Whether you are planning charitable giving and volunteerism for yourself, your family or your company, this guide is a great tool to start the journey of discovery.
Charitable giving comes in many forms and includes time as well as financial gifts. Thoughtful donors keep a few things in mind as they start to consider why and how they want to make their gifts.
Choosing a Cause and Charity
- Identify what passionately moves you, and find organizations that are serving that cause or audience.
- Consider if you want to create a relationship where your family (and perhaps your employees) can become engaged, too. If you are including your family members and/or employees, seek their input about causes that passionately move them.
- Be thoughtful about whether you want to create a deep, lasting and ongoing relationship or if you want the flexibility to change and act more broadly as your interests change.
- Do your homework. Visit websites and read the Form 990s to understand how charities raise money and how much of it actually stays in the local community where it was raised. Check out independent ratings from GuideStar and Charity Navigator. Effective charities are transparent about fundraising and expenditures, post their 990s and annual reports on their websites and cheerfully answer questions about their financial business.

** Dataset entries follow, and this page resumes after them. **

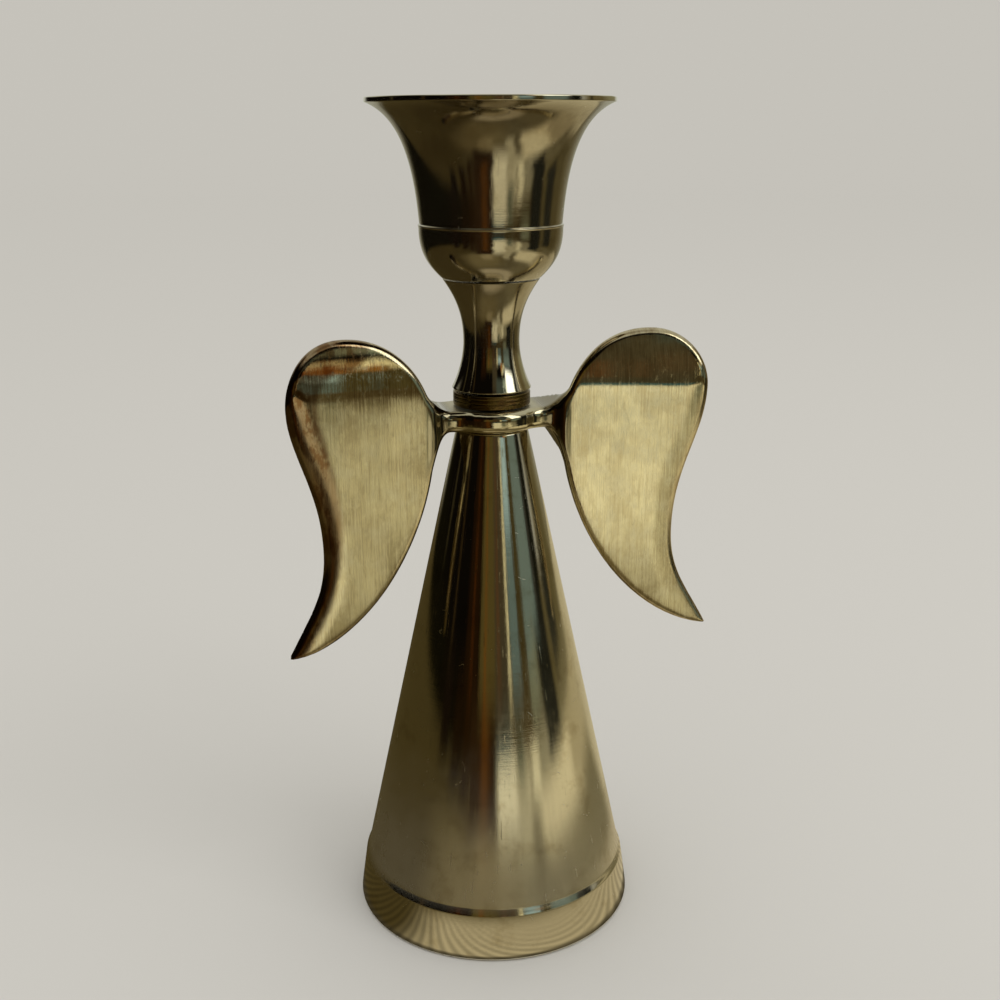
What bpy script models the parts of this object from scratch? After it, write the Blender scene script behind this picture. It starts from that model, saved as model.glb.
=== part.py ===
"""Taper candle holder in the shape of a winged figure: a hollow cone, a cast yoke with two wings, a
waisted stem and a flared candle cup, all clamped on one threaded rod.

Origin: the centre of the foot, on the surface that the holder stands on. +Z up, the wings reach along
X, and their front faces look along -Y. Lengths are in millimetres and are turned to metres by MM.
"""

import math

import bmesh
import bpy
from mathutils import Vector

MM = 0.001

# Heights of the stack, from the foot up
CONE_HEIGHT = 99.8
HUB_THICKNESS = 4.0
COLLAR_HEIGHT = 2.6
STEM_HEIGHT = 20.7
CUP_HEIGHT = 31.7
SEAT_GAP = 0.3

# Skirt: the hollow cone
CONE_TOP_RADIUS = 6.95
CONE_FOOT_RADIUS = 26.2
CONE_WALL = 1.7
CONE_TOP_WALL = 2.8
CONE_TOP_ROUND = 0.5
FOOT_BAND_HEIGHT = 10.4
FOOT_STEP_WIDTH = 0.6
FOOT_STEP_HEIGHT = 1.2
FOOT_RADIUS = 28.0
FOOT_ROUND = 0.7
FOOT_RIM_WIDTH = 2.0

# Tie rod, washer and nut
ROD_RADIUS = 2.5
ROD_CLEARANCE = 0.3
ROD_TIP_BELOW_NUT = 1.6
ROD_CHAMFER = 0.5
THREAD_DEPTH_IN_CUP = 5.3
WASHER_RADIUS = 5.0
WASHER_THICKNESS = 1.0
NUT_ACROSS_FLATS = 8.0
NUT_HEIGHT = 4.0
NUT_CHAMFER = 0.45

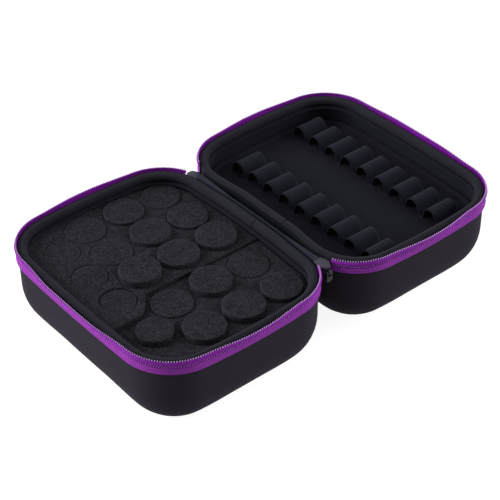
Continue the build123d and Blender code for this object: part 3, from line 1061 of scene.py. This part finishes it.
class OILBOX_OT_hinge(bpy.types.Operator):
    """Build the fabric hinge that bends between the halves"""
    bl_idname = "oil_box.hinge"
    bl_label = "Fabric Hinge"

    def section(self, rims, along):
        """The strip's line from wall to wall: a narrow fold in the middle, wide at the ends."""
        hinge, shell = sizes("hinge", "shell")
        near, far = [
            rim.place(rim.hinge_distance(along), shell.inset + sunk, shell.height).x
            for rim, sunk in zip(rims, (HINGE_SINK, -hinge.thickness / 2))]
        top, low = shell.height + hinge.rise, shell.height - hinge.depth
        spread = min(max((abs(along) - hinge.fold_half_span) / hinge.flare, 0), 1)
        narrow, wide = near + hinge.fold_place + hinge.fold_width, far - hinge.fold_place / 2
        left, right = near + hinge.fold_place, narrow + (wide - narrow) * spread
        deep = hinge.thickness
        upper = flowing([
            (near, low), (near, top - 3 * deep), (near + 0.3 * deep, top - 2.2 * deep),
            (left - 0.2 * deep, top - 1.6 * deep), (left + 0.25 * deep, top - 0.35 * deep),
            ((left + right) / 2, top), (right - 0.25 * deep, top - 0.35 * deep),
            (right + 0.1 * deep, top - 1.6 * deep), (right + 0.2 * deep, top - 3.6 * deep),
            (far - 0.3 * deep, top - 3.8 * deep), (far, top - 3 * deep), (far, top),
            (far + 0.6 * deep, top + 0.5 * deep)], 2)
        under = []
        for before, point, after in zip([upper[0]] + upper, upper, upper[1:] + [upper[-1]]):
            run = (after - before).normalized()
            under.append(point + Vector((run.y, -run.x)) * deep / 2)
        return upper + under[::-1]

    def execute(self, context):
        hinge = sizes("hinge")
        rims = [Rim(half) for half in HALVES]
        bm = bmesh.new()
        uv = bm.loops.layers.uv.new("UVMap")
        spot = bm.verts.layers.int.new("spot")
        ring = []
        for number, (x, z) in enumerate(self.section(rims, -hinge.half_span)):
            ring.append(bm.verts.new((x, -hinge.half_span, z)))
            ring[-1][spot] = number
        edges = first = [bm.edges.new(pair) for pair in zip(ring, ring[1:] + ring[:1])]
        for step in range(HINGE_STEPS):
            along = hinge.half_span * (2 * (step + 1) / HINGE_STEPS - 1)
            places = self.section(rims, along)
            edges, fresh = extruded(bm, edges)
            for vert in fresh:
                x, z = places[vert[spot]]
                vert.co = (x, along, z)
        cap(bm, first, edges)
        for face in bm.faces:
            spots = [vert[spot] for vert in face.verts]
            # faces off the raised fold take the hinge fabric's painted-shade copy
            face.material_index = 0 if min(spots) in HINGE_FOLD_SPOTS else 1
            for loop in face.loops:
                loop[uv].uv = (loop.vert.co.y, loop.vert.co.x)
        piece = as_piece(
            bm, "hinge_strip", None, "hinge_fabric",
            ["Hinge Fabric", "Gusset"], ["hinge_web"])
        across = [place.x for place in self.section(rims, 0)]
        height = sizes("shell").height
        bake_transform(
            piece, "base", "lid", start=(min(across), 0, height), end=(max(across), 0, height))
        return {"FINISHED"}


# Foam

def cavity_inset(shell, height):
    """How far the inside of the wall is drawn in at a height."""
    radius = shell.bottom_radius - shell.wall
    drop = max(0, shell.wall + radius - height)
    return shell.inset + shell.wall + radius - math.sqrt(max(0, radius**2 - drop**2))


def foam_profile(shell, gap, low, high):
    """Inset and height of foam cut to the inside of the base."""
    corner = sizes("case").corner_radius
    steps = 8
    heights = [low + (high - low) * step / steps for step in range(steps + 1)]
    return [(min(cavity_inset(shell, z) + gap, 0.99 * corner), z) for z in heights]


def plug_places(foam, case):
    """Every hole: its name, centre, radius and whether it is in the far block."""
    for column, across in COLUMN_SHARES.items():
        small = column == "a"
        rows = SMALL_ROW_SHARES if small else LARGE_ROW_SHARES
        for row, along in enumerate(rows):
            centre = Vector((across * case.width / 2, along * case.length / 2))
            radius = foam.small_hole if small else foam.large_hole
            yield column, row, centre, radius, row < REAR_ROWS


def rear_top(foam, shell, case, x):
    """Height of the far block's sloping top, at x from the middle of the base."""
    reach = case.width / 2 - shell.inset - shell.wall - foam.wall_gap
    slope = (x + reach) / (2 * reach)
    rise = foam.rise_at_front + (foam.rise_at_hinge - foam.rise_at_front) * slope
    return shell.wall + foam.floor_thickness + foam.front_height + rise


class OILBOX_OT_foam(bpy.types.Operator):
    """Build the foam floor and the two holed blocks"""
    bl_idname = "oil_box.foam"
    bl_label = "Foam Blocks"

    def execute(self, context):
        foam, shell = sizes("foam", "shell")
        rim = Rim("base")
        floor_top = shell.wall + foam.floor_thickness
        bm = sweep(rim, foam_profile(shell, foam.wall_gap, shell.wall, floor_top))
        floor = as_piece(bm, "foam_sheet", "base", "foam", ["Foam"], ["foam_floor"])
        for name, rear in (("rear", True), ("front", False)):
            self.block(rim, name, rear)
        return {"FINISHED"}

    def zone(self, rim, shift):
        """A prism over the far side of the wavy cut."""
        foam, shell, case = sizes("foam", "shell", "case")
        corner, lobe = [
            Vector((x * case.width / 2, y * case.length / 2))
            for x, y in (CUT_CORNER_SHARES, CUT_LOBE_SHARES)]
        along = (corner - lobe).normalized()
        beside = Vector((along.y, -along.x))
        steps = 12
        curve = []
        for step in range(steps + 1):
            part = step / steps
            bulge = foam.lobe_depth * 4 * part * (1 - part)
            curve.append(lobe.lerp(corner, part) + beside * bulge)
        far = case.length
        path = [Vector((-far, lobe.y))] + curve + [
            Vector((far, corner.y)), Vector((far, far)), Vector((-far, far))]
        bm = bmesh.new()
        move = rim.centre + Vector((0, shift))
        base = bm.faces.new([bm.verts.new((point + move).to_3d()) for point in path])
        raised = points_of(bmesh.ops.extrude_face_region(bm, geom=[base]))
        bmesh.ops.translate(bm, verts=raised, vec=(0, 0, 2 * shell.height))
        bmesh.ops.recalc_face_normals(bm, faces=bm.faces)
        return as_object(bm, "cut_zone")

    def block(self, rim, name, rear):
        """One block with its holes, softened along its cut edges."""
        foam, shell, case = sizes("foam", "shell", "case")
        low = shell.wall + foam.floor_thickness
        top = low + foam.front_height + (foam.rise_at_front if rear else 0)
        bm = sweep(rim, foam_profile(shell, foam.wall_gap, low, top))
        bmesh.ops.recalc_face_normals(bm, faces=bm.faces)
        form = as_object(bm, "foam_form")
        shift = 0 if rear else -foam.cut
        bm = carved(form, self.zone(rim, shift), "INTERSECT" if rear else "DIFFERENCE")
        if rear:
            reach = case.width / 2
            height = [rear_top(foam, shell, case, x) for x in (-reach, reach)]
            slope = (height[1] - height[0]) / (2 * reach)
            bmesh.ops.bisect_plane(
                bm, geom=[*bm.verts, *bm.edges, *bm.faces], clear_outer=True,
                plane_co=(*rim.centre, sum(height) / 2), plane_no=(-slope, 0, 1))
            cap(bm, [edge for edge in bm.edges if edge.is_boundary])
        form = as_object(bm, "foam_form")
        drills = bmesh.new()
        for _, _, centre, radius, in_rear in plug_places(foam, case):
            if in_rear == rear:
                bmesh.ops.create_cone(
                    drills, cap_ends=True, segments=foam.hole_sides, radius1=radius,
                    radius2=radius, depth=2 * shell.height,
                    matrix=Matrix.Translation((*(rim.centre + centre), shell.height)))
        bm = carved(form, as_object(drills, "hole_drills"), "DIFFERENCE")
        bmesh.ops.remove_doubles(bm, verts=bm.verts, dist=WELD_DISTANCE)
        upper = edges_above(bm, top - CUT_EDGE_REACH)
        soften(bm, sharp_edges(bm, 50, upper), foam.edge, 3)
        piece = as_piece(
            bm, "foam_holed_" + name, "base", "foam", ["Foam"],
            ["foam_block_" + name], crease=50, recalc=False)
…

- Determine your criteria for measuring what’s important in terms of results. Remember that low overhead is an outdated way to judge effectiveness. It is much more valid to ask about the level of impact created by the organization, i.e., how many lives are changed by this organization? How does it measure the effectiveness of what it does?
For Giving Financially
- Look at the sustainability of your giving. Don’t ask a charity to create a new program and then find different funding to sustain it in a couple of years. Be committed to the long haul if you truly want to create change.
- Be creative. Consider giving life insurance, estate planning, stock transfers, asset transfers or other financial strategies, in addition to cash.
For Giving Time
- Identify how much time you can give, and how frequently you (and your employee or family team) can do the volunteer commitment.
- Think about how hands-on you really want to be. Do you want to donate your talents in bookkeeping, marketing or construction that you do (or did) everyday to earn a living? Or, do you want to volunteer in a completely different capacity and learn something new?
- Can you commit to others to show up on a regular basis? From coaching little league to being a scout leader or a mentor in the schools, when you make a commitment to change human lives, people are counting on you.
For Creating a Legacy
- Consider how to create a legacy program so your efforts can be continued over time by your company, its employees or your children as an ongoing financial or time commitment. Locally, Nationwide Insurance has committed to sending a team of associates to pack backpacks of food for kids once a week for the last several years.
- Tell others. Engage your friends, neighbors and business associates. Be an evangelist for the causes that are important to you. Look at programs like those of Front Street Commercial Real Estate, where 10 percent of all corporate profits are donated to local charities and clients are engaged in the good work along with Front Street.
When you decide what it is you want to do and you’ve researched charities, it is time to reach out and get involved. Locally, you can use this guide and you can periodically visit volunteerselect.org, a free service offered by United Way of North Central Florida that is open to any 501(c)(3) charity. Postings, updated regularly, show all types of volunteers needed in the area, from volunteers needed to deliver meals to seniors, serve as members of boards of directors or give one day of service as additional staff for special events such as golf tournaments, galas, auctions and more.
Place calls to the organizations you are interested in, and spend some time interviewing each organization. Nonprofits that provide hands-on services by volunteers are required by law to do criminal screenings and background checks before you can come on site to begin your volunteer work. There is a cost associated with this, so be sure to ask the nonprofit if you can reimburse them for this cost.
Find Your Joy
Scientific studies demonstrate that people who give to charities become more engaged in their communities and are happier, more successful individuals at work, home and school. Engaging children in volunteering and charitable giving creates a culture of servant leadership that will sustain children through their adult lives and create generational society change.
Mahatma Gandhi once said, “The best way to find yourself is to lose yourself in the service of others.” I invite you to lose yourself in service to the wonderful people of Alachua County and our North Central Florida area. Through service to one or more of our local nonprofit charities, what you find will be an even better version of YOU.